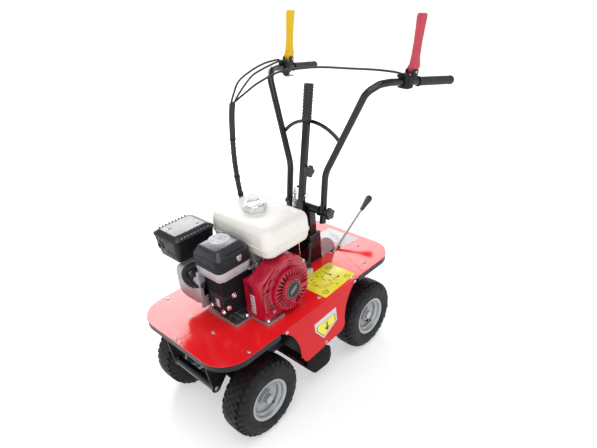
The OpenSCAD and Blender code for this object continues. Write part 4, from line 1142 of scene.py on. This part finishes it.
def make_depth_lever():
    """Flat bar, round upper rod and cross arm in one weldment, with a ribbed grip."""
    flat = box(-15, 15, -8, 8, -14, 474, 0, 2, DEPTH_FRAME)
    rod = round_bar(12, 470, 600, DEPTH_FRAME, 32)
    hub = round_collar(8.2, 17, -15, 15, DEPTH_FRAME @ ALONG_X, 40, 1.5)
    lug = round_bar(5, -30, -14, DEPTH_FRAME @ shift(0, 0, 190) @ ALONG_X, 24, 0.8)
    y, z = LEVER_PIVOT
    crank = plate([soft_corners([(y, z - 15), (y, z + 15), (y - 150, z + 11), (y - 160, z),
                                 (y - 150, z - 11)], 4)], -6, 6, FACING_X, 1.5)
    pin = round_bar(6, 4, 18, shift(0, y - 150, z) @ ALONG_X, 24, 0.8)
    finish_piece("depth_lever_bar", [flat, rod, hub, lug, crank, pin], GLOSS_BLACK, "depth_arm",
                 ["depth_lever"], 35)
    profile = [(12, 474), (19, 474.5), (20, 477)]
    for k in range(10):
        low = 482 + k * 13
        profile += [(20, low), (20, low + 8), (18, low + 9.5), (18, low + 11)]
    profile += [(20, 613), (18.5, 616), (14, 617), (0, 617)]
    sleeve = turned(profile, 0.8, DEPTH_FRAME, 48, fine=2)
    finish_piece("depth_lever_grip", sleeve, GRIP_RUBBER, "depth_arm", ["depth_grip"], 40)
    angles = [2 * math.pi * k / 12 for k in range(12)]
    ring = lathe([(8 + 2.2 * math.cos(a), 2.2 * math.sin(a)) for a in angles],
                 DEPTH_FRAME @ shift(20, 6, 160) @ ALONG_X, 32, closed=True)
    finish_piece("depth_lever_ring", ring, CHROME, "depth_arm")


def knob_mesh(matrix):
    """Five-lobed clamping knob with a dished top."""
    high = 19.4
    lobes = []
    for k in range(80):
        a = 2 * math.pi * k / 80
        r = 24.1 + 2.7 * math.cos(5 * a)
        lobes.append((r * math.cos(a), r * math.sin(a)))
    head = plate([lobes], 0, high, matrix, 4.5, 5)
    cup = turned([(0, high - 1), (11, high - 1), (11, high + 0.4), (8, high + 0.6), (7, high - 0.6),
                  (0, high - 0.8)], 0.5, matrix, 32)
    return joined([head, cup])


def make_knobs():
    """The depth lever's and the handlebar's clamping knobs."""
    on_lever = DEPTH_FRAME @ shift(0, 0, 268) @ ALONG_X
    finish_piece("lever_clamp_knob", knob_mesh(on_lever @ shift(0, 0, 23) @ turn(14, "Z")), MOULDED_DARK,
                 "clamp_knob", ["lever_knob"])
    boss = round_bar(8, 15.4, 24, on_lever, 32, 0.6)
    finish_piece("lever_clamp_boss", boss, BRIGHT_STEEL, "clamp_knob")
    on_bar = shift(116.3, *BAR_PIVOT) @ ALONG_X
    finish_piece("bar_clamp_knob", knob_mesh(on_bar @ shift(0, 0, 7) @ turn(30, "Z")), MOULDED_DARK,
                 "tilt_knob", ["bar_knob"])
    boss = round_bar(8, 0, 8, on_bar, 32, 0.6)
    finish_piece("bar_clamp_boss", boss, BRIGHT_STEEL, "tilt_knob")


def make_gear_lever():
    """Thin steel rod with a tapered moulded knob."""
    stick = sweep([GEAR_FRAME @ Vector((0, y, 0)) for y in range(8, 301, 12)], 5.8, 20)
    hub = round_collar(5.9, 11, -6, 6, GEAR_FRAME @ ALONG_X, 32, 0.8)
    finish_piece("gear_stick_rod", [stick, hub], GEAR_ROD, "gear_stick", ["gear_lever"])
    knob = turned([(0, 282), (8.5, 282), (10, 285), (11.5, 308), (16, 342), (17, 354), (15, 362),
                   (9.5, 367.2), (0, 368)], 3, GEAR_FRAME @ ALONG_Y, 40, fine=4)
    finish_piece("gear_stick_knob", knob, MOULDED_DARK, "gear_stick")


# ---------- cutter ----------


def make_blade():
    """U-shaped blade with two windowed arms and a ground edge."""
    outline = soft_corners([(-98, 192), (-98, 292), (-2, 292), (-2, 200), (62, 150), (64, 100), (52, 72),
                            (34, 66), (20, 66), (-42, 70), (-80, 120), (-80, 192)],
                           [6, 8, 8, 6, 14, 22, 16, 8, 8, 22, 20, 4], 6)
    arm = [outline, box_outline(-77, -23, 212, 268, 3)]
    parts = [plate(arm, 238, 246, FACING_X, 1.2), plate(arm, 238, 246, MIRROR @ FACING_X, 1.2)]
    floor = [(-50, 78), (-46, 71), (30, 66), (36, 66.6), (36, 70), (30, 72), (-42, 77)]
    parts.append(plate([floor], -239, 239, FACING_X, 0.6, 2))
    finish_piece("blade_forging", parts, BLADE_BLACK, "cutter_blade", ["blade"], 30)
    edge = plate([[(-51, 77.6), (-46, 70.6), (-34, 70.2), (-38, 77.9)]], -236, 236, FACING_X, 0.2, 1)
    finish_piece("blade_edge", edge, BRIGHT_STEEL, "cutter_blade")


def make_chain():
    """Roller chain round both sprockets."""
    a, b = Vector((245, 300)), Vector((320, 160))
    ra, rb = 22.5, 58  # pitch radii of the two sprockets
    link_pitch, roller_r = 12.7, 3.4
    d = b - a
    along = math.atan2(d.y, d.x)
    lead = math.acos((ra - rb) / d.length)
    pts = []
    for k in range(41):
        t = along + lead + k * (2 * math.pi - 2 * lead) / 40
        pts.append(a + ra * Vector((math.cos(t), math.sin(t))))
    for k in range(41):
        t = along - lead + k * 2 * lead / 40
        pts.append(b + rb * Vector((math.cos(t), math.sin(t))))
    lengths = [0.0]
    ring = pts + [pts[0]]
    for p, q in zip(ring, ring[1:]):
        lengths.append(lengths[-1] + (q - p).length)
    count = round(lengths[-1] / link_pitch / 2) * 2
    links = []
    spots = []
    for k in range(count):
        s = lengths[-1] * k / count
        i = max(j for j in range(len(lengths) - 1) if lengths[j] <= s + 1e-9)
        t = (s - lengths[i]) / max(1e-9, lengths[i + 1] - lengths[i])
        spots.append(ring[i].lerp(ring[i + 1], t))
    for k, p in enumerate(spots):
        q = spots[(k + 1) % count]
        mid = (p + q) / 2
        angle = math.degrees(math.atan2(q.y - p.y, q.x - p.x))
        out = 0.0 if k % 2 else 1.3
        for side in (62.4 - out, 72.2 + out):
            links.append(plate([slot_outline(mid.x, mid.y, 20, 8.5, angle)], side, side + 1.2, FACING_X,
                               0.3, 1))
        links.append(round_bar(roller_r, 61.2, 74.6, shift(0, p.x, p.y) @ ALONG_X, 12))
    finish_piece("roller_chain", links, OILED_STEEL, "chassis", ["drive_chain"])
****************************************
§ THE REQUEST
Word for word, write out all of the data above.

§ EXPECTED OUTPUT
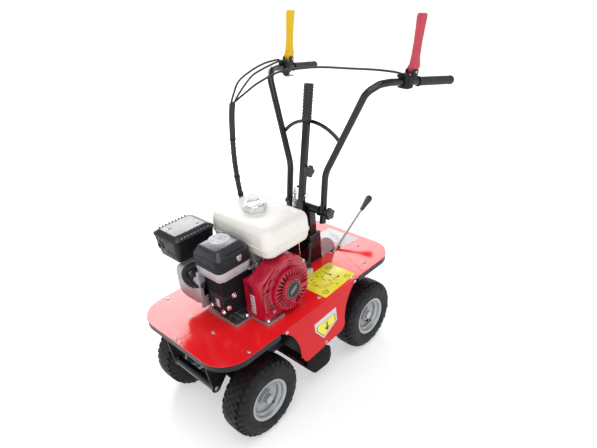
The OpenSCAD and Blender code for this object continues. Write part 4, from line 1142 of scene.py on. This part finishes it.
def make_depth_lever():
    """Flat bar, round upper rod and cross arm in one weldment, with a ribbed grip."""
    flat = box(-15, 15, -8, 8, -14, 474, 0, 2, DEPTH_FRAME)
    rod = round_bar(12, 470, 600, DEPTH_FRAME, 32)
    hub = round_collar(8.2, 17, -15, 15, DEPTH_FRAME @ ALONG_X, 40, 1.5)
    lug = round_bar(5, -30, -14, DEPTH_FRAME @ shift(0, 0, 190) @ ALONG_X, 24, 0.8)
    y, z = LEVER_PIVOT
    crank = plate([soft_corners([(y, z - 15), (y, z + 15), (y - 150, z + 11), (y - 160, z),
                                 (y - 150, z - 11)], 4)], -6, 6, FACING_X, 1.5)
    pin = round_bar(6, 4, 18, shift(0, y - 150, z) @ ALONG_X, 24, 0.8)
    finish_piece("depth_lever_bar", [flat, rod, hub, lug, crank, pin], GLOSS_BLACK, "depth_arm",
                 ["depth_lever"], 35)
    profile = [(12, 474), (19, 474.5), (20, 477)]
    for k in range(10):
        low = 482 + k * 13
        profile += [(20, low), (20, low + 8), (18, low + 9.5), (18, low + 11)]
    profile += [(20, 613), (18.5, 616), (14, 617), (0, 617)]
    sleeve = turned(profile, 0.8, DEPTH_FRAME, 48, fine=2)
    finish_piece("depth_lever_grip", sleeve, GRIP_RUBBER, "depth_arm", ["depth_grip"], 40)
    angles = [2 * math.pi * k / 12 for k in range(12)]
    ring = lathe([(8 + 2.2 * math.cos(a), 2.2 * math.sin(a)) for a in angles],
                 DEPTH_FRAME @ shift(20, 6, 160) @ ALONG_X, 32, closed=True)
    finish_piece("depth_lever_ring", ring, CHROME, "depth_arm")


def knob_mesh(matrix):
    """Five-lobed clamping knob with a dished top."""
    high = 19.4
    lobes = []
    for k in range(80):
        a = 2 * math.pi * k / 80
        r = 24.1 + 2.7 * math.cos(5 * a)
        lobes.append((r * math.cos(a), r * math.sin(a)))
    head = plate([lobes], 0, high, matrix, 4.5, 5)
    cup = turned([(0, high - 1), (11, high - 1), (11, high + 0.4), (8, high + 0.6), (7, high - 0.6),
                  (0, high - 0.8)], 0.5, matrix, 32)
    return joined([head, cup])


def make_knobs():
    """The depth lever's and the handlebar's clamping knobs."""
    on_lever = DEPTH_FRAME @ shift(0, 0, 268) @ ALONG_X
    finish_piece("lever_clamp_knob", knob_mesh(on_lever @ shift(0, 0, 23) @ turn(14, "Z")), MOULDED_DARK,
                 "clamp_knob", ["lever_knob"])
    boss = round_bar(8, 15.4, 24, on_lever, 32, 0.6)
    finish_piece("lever_clamp_boss", boss, BRIGHT_STEEL, "clamp_knob")
    on_bar = shift(116.3, *BAR_PIVOT) @ ALONG_X
    finish_piece("bar_clamp_knob", knob_mesh(on_bar @ shift(0, 0, 7) @ turn(30, "Z")), MOULDED_DARK,
                 "tilt_knob", ["bar_knob"])
    boss = round_bar(8, 0, 8, on_bar, 32, 0.6)
    finish_piece("bar_clamp_boss", boss, BRIGHT_STEEL, "tilt_knob")


def make_gear_lever():
    """Thin steel rod with a tapered moulded knob."""
    stick = sweep([GEAR_FRAME @ Vector((0, y, 0)) for y in range(8, 301, 12)], 5.8, 20)
    hub = round_collar(5.9, 11, -6, 6, GEAR_FRAME @ ALONG_X, 32, 0.8)
    finish_piece("gear_stick_rod", [stick, hub], GEAR_ROD, "gear_stick", ["gear_lever"])
    knob = turned([(0, 282), (8.5, 282), (10, 285), (11.5, 308), (16, 342), (17, 354), (15, 362),
                   (9.5, 367.2), (0, 368)], 3, GEAR_FRAME @ ALONG_Y, 40, fine=4)
    finish_piece("gear_stick_knob", knob, MOULDED_DARK, "gear_stick")


# ---------- cutter ----------


def make_blade():
    """U-shaped blade with two windowed arms and a ground edge."""
    outline = soft_corners([(-98, 192), (-98, 292), (-2, 292), (-2, 200), (62, 150), (64, 100), (52, 72),
                            (34, 66), (20, 66), (-42, 70), (-80, 120), (-80, 192)],
                           [6, 8, 8, 6, 14, 22, 16, 8, 8, 22, 20, 4], 6)
    arm = [outline, box_outline(-77, -23, 212, 268, 3)]
    parts = [plate(arm, 238, 246, FACING_X, 1.2), plate(arm, 238, 246, MIRROR @ FACING_X, 1.2)]
    floor = [(-50, 78), (-46, 71), (30, 66), (36, 66.6), (36, 70), (30, 72), (-42, 77)]
    parts.append(plate([floor], -239, 239, FACING_X, 0.6, 2))
    finish_piece("blade_forging", parts, BLADE_BLACK, "cutter_blade", ["blade"], 30)
    edge = plate([[(-51, 77.6), (-46, 70.6), (-34, 70.2), (-38, 77.9)]], -236, 236, FACING_X, 0.2, 1)
    finish_piece("blade_edge", edge, BRIGHT_STEEL, "cutter_blade")


def make_chain():
    """Roller chain round both sprockets."""
    a, b = Vector((245, 300)), Vector((320, 160))
    ra, rb = 22.5, 58  # pitch radii of the two sprockets
    link_pitch, roller_r = 12.7, 3.4
    d = b - a
    along = math.atan2(d.y, d.x)
    lead = math.acos((ra - rb) / d.length)
    pts = []
    for k in range(41):
        t = along + lead + k * (2 * math.pi - 2 * lead) / 40
        pts.append(a + ra * Vector((math.cos(t), math.sin(t))))
    for k in range(41):
        t = along - lead + k * 2 * lead / 40
        pts.append(b + rb * Vector((math.cos(t), math.sin(t))))
    lengths = [0.0]
    ring = pts + [pts[0]]
    for p, q in zip(ring, ring[1:]):
        lengths.append(lengths[-1] + (q - p).length)
    count = round(lengths[-1] / link_pitch / 2) * 2
    links = []
    spots = []
    for k in range(count):
        s = lengths[-1] * k / count
        i = max(j for j in range(len(lengths) - 1) if lengths[j] <= s + 1e-9)
        t = (s - lengths[i]) / max(1e-9, lengths[i + 1] - lengths[i])
        spots.append(ring[i].lerp(ring[i + 1], t))
    for k, p in enumerate(spots):
        q = spots[(k + 1) % count]
        mid = (p + q) / 2
        angle = math.degrees(math.atan2(q.y - p.y, q.x - p.x))
        out = 0.0 if k % 2 else 1.3
        for side in (62.4 - out, 72.2 + out):
            links.append(plate([slot_outline(mid.x, mid.y, 20, 8.5, angle)], side, side + 1.2, FACING_X,
                               0.3, 1))
        links.append(round_bar(roller_r, 61.2, 74.6, shift(0, p.x, p.y) @ ALONG_X, 12))
    finish_piece("roller_chain", links, OILED_STEEL, "chassis", ["drive_chain"])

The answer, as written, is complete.